Monday, September 7, 2015

It's Bananas How Much Heart Goes Into Food Production by Audrey Seligman

In our first weeks at the OTS La Selva field station we have gone on a few field trips. The ones that stood out to me were the heart of palm plantation, MontaƱa Azul, and the Dole Banana plantation.  On these field trips not only did we learn about the process to prepare the products, but also about the workers.
            At the palmito plantation, I was amazed by how a seemingly simple process required such an incredible amount of work. I was surprised that each jar of heart of palms was hand created. This trade made me much more aware of the process that goes into producing the food I usually eat. I realized that I rarely stop to think about the people who put in so much hard work into the process of producing food, especially canned and jarred food. When I do imagine the process, I often think of it on a large scale. While this method is how some food production happens, from my field trips this week I learned some things cannot be replaced by a machine. For example, only humans can recognize that a palmito is ready to harvest based on how open the top leaf is. At the palmito planation we visited, not only was all of the work on the land, such as planting harvesting and maintaining the palmitos, done by hand, but so was much of the jarring and canning process. I was in awe of how much work and how personal care went into a process that created such a large amount of product. After this trip I realized that I, and likely others, take for granted how available canned foods are and don’t appreciate the work that goes into them.
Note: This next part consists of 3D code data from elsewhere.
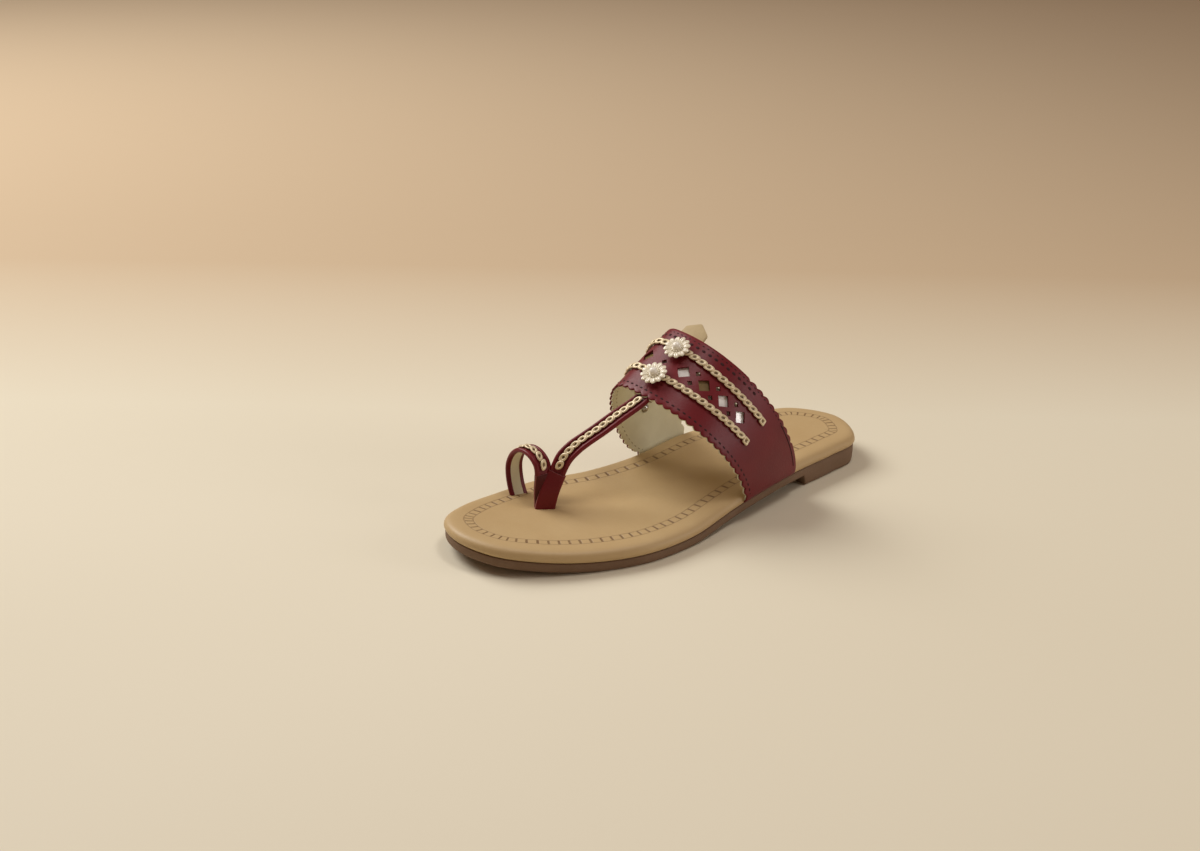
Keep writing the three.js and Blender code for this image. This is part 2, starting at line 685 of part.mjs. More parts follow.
const FLORET_PROFILE = [
  { radius: 5.6, height: 0, ruffle: 0.03 },
  { radius: 6.9, height: 0.5, ruffle: 0.07 },
  { radius: 6.2, height: 1.5, ruffle: 0.07 },
  { radius: 3.2, height: FLORET_MIDDLE_HEIGHT, ruffle: 0 },
];
const PEARL_PROFILE = [
  { radius: 1.5, height: 0, ruffle: 0 },
  { radius: 2.1, height: 0.8, ruffle: 0 },
  { radius: 2.0, height: 1.7, ruffle: 0 },
  { radius: 1.3, height: 2.5, ruffle: 0 },
  { radius: 0.5, height: 2.8, ruffle: 0 },
];
const RIVET_PROFILE = [
  { radius: 2.3, height: 0, ruffle: 0 },
  { radius: 2.2, height: 0.5, ruffle: 0 },
  { radius: 1.5, height: 1.1, ruffle: 0 },
  { radius: 0.5, height: 1.35, ruffle: 0 },
];

// A floret lies over its braid, and its pearl over the middle of the floret
const FLORET_LIFT = SEAT_GAP + CHAIN_HEIGHT + SEAT_GAP;
const PEARL_LIFT = FLORET_LIFT + FLORET_MIDDLE_HEIGHT + SEAT_GAP;
const FLORET_LINE = 10.2;
const FLORET_FORWARD = 0.035;

function floret(chainU) {
  const u = chainU - FLORET_FORWARD;
  const seat = bandPoint(u, FLORET_LINE, -FLORET_LIFT);
  return ornament(seat, archNormal(u, FLORET_LINE), FLORET_PROFILE, FLORET_PETALS, FLORET_SEGMENTS);
}

function pearl(chainU) {
  const u = chainU - FLORET_FORWARD;
  const seat = bandPoint(u, FLORET_LINE, -PEARL_LIFT);
  return ornament(seat, archNormal(u, FLORET_LINE), PEARL_PROFILE, 1, PEARL_SEGMENTS);
}

// A rivet's head on the inner face of the band's wall
function rivet({ u, distance }) {
  const inward = archNormal(u, distance).negate();
  return ornament(bandPoint(u, distance, BAND_WALL + SEAT_GAP), inward, RIVET_PROFILE, 1, RIVET_SEGMENTS);
}

// The pull tab: leather cut to a point, from under the band's rear edge on its centre line
function rearTab() {
  const outline = [
    { across: -8.4, out: -7 },
    { across: -7.8, out: 5.4 },
    { across: 0, out: 10 },
    { across: 7.8, out: 5.4 },
    { across: 8.4, out: -7 },
  ];
  const place = ({ across, out }, depth) => {
    const distance = CENTRE_LINE + across;
    const edge = bandPoint(1, distance, depth);
    const back = edge.clone().sub(bandPoint(0.9, distance, depth)).normalize();
    return edge.addScaledVector(back, out);
  };
  const top = outline.map((corner) => place(corner, BAND_WALL + SEAT_GAP));
  const under = outline.map((corner) => place(corner, BAND_WALL + SEAT_GAP + TAB_THICKNESS));
  return loft([under.reverse(), top.reverse()]);
}

const material = (name) => new THREE.MeshStandardMaterial({ ...COLOURS[name], flatShading: true });

const sandal = new THREE.Group();
function addPiece(name, geometry, finish) {
  geometry.translate(-MIDDLE_X, 0, 0);
  const mesh = new THREE.Mesh(geometry, material(finish));
  mesh.name = name;
  sandal.add(mesh);
}

addPiece("outsole", outsole(), "brown");
addPiece("footbed", footbed(), "tan");
addPiece("upper", upper(), "burgundy");
addPiece("mirror_underlay", mirrorUnderlay(), "mirror");
addPiece("chain_front", bandChain(frontChainU), "gold");
addPiece("chain_rear", bandChain(rearChainU), "gold");
addPiece("chain_tstrap", strapChain(tStrapTable(), 3.6, 9.75), "gold");
addPiece("chain_loop", strapChain(TOE_LOOP, 3.5, 11.6), "gold");
addPiece("floret_front", floret(frontChainU(CENTRE_LINE)), "cream");
addPiece("floret_rear", floret(rearChainU(CENTRE_LINE)), "cream");
addPiece("pearl_front", pearl(frontChainU(CENTRE_LINE)), "pearl");
addPiece("pearl_rear", pearl(rearChainU(CENTRE_LINE)), "pearl");
RIVETS.forEach((place, i) => addPiece(`rivet_${i + 1}`, rivet(place), "steel"));
addPiece("rear_tab", rearTab(), "beige");

export default sandal;
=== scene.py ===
# The left kolhapuri sandal's visual model. Shapes are worked out in millimetres with x = 0 on the heel's
# middle, and each mesh is then moved by MIDDLE_X into the CAD model's frame and scaled to metres.
# The toe points along -Y and the outer side of the foot along +X.
import math

import bpy
import bmesh
import numpy as np
from mathutils import Matrix


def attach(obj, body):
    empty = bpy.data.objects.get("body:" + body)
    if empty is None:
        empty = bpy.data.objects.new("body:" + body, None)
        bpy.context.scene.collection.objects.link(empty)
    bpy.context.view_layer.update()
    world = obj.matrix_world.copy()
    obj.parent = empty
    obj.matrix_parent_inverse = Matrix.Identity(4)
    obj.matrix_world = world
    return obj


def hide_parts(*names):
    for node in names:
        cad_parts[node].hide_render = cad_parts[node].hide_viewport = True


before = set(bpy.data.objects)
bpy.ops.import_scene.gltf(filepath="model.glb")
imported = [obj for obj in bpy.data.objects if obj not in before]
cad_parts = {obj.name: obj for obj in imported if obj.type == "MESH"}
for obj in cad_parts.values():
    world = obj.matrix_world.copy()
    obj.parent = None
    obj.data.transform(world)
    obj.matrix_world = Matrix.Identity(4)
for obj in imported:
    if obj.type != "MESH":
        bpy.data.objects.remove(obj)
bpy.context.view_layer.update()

MM = 0.001
MIDDLE_X = 3.57
# Degrees between faces over which an edge stays sharp, and the gap in mm between a piece and its seat
SHARP_ANGLE = 32
SEAT_GAP = 0.3

# The sole, with distances along it from the toe tip
SOLE_LENGTH = 250.0
OUTSOLE_THICKNESS = 4.8
OUTSOLE_INSET = 0.6
HEEL_SEAT_HEIGHT = 10.4
TOE_SPRING = 6.2
TOE_SPRING_END = 62.0
SHANK_START = 90.0
SHANK_END = 170.0
HEEL_BREAST = 193.0
BREAST_SLANT = 0.8
FOOTBED_THICKNESS = 5.8
BORDER_PITCH = 5.5
BORDER_MIDDLE = 11.8
BORDER_HALF_WIDTH = 1.9
BORDER_RAILS = (9.6, 14.0)

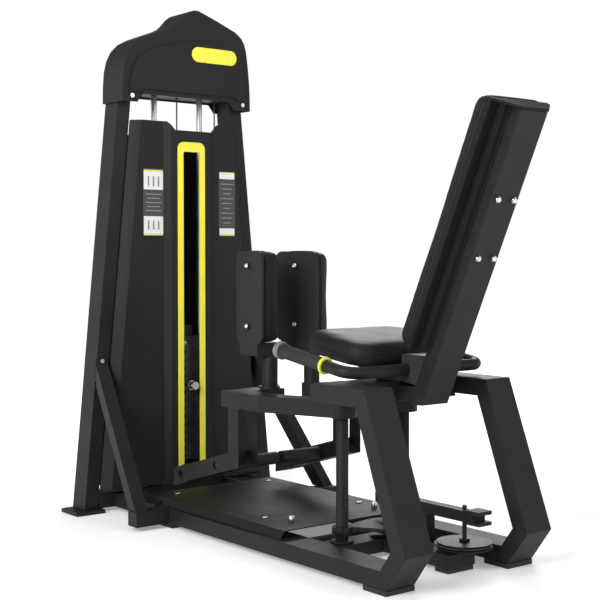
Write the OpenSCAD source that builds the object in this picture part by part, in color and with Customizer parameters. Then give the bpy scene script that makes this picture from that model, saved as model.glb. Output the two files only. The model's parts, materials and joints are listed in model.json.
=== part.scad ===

            At the Dole plantation I once again marveled at the amount of individual and manual labor that went into taking care of and harvesting the bananas. More than this though what I found extremely interesting was that almost all of the work done prior to harvesting the bananas was not necessary, it was done to keep the bananas looking exactly like what we think a banana should look like; perfectly yellow, standardly sized, and of course without any scratches or other flaws. People often find fruits that do not meet theses standards as unacceptable and will not buy them. These products are then thrown away. All over the world people are starving, not because there is not enough food but because of food distribution, the amount of food that gets thrown out is overwhelming. Seeing the process and care of the bananas made think about how outrageous this phenomenon is, and what we can do in the future to change the way people treat and view food.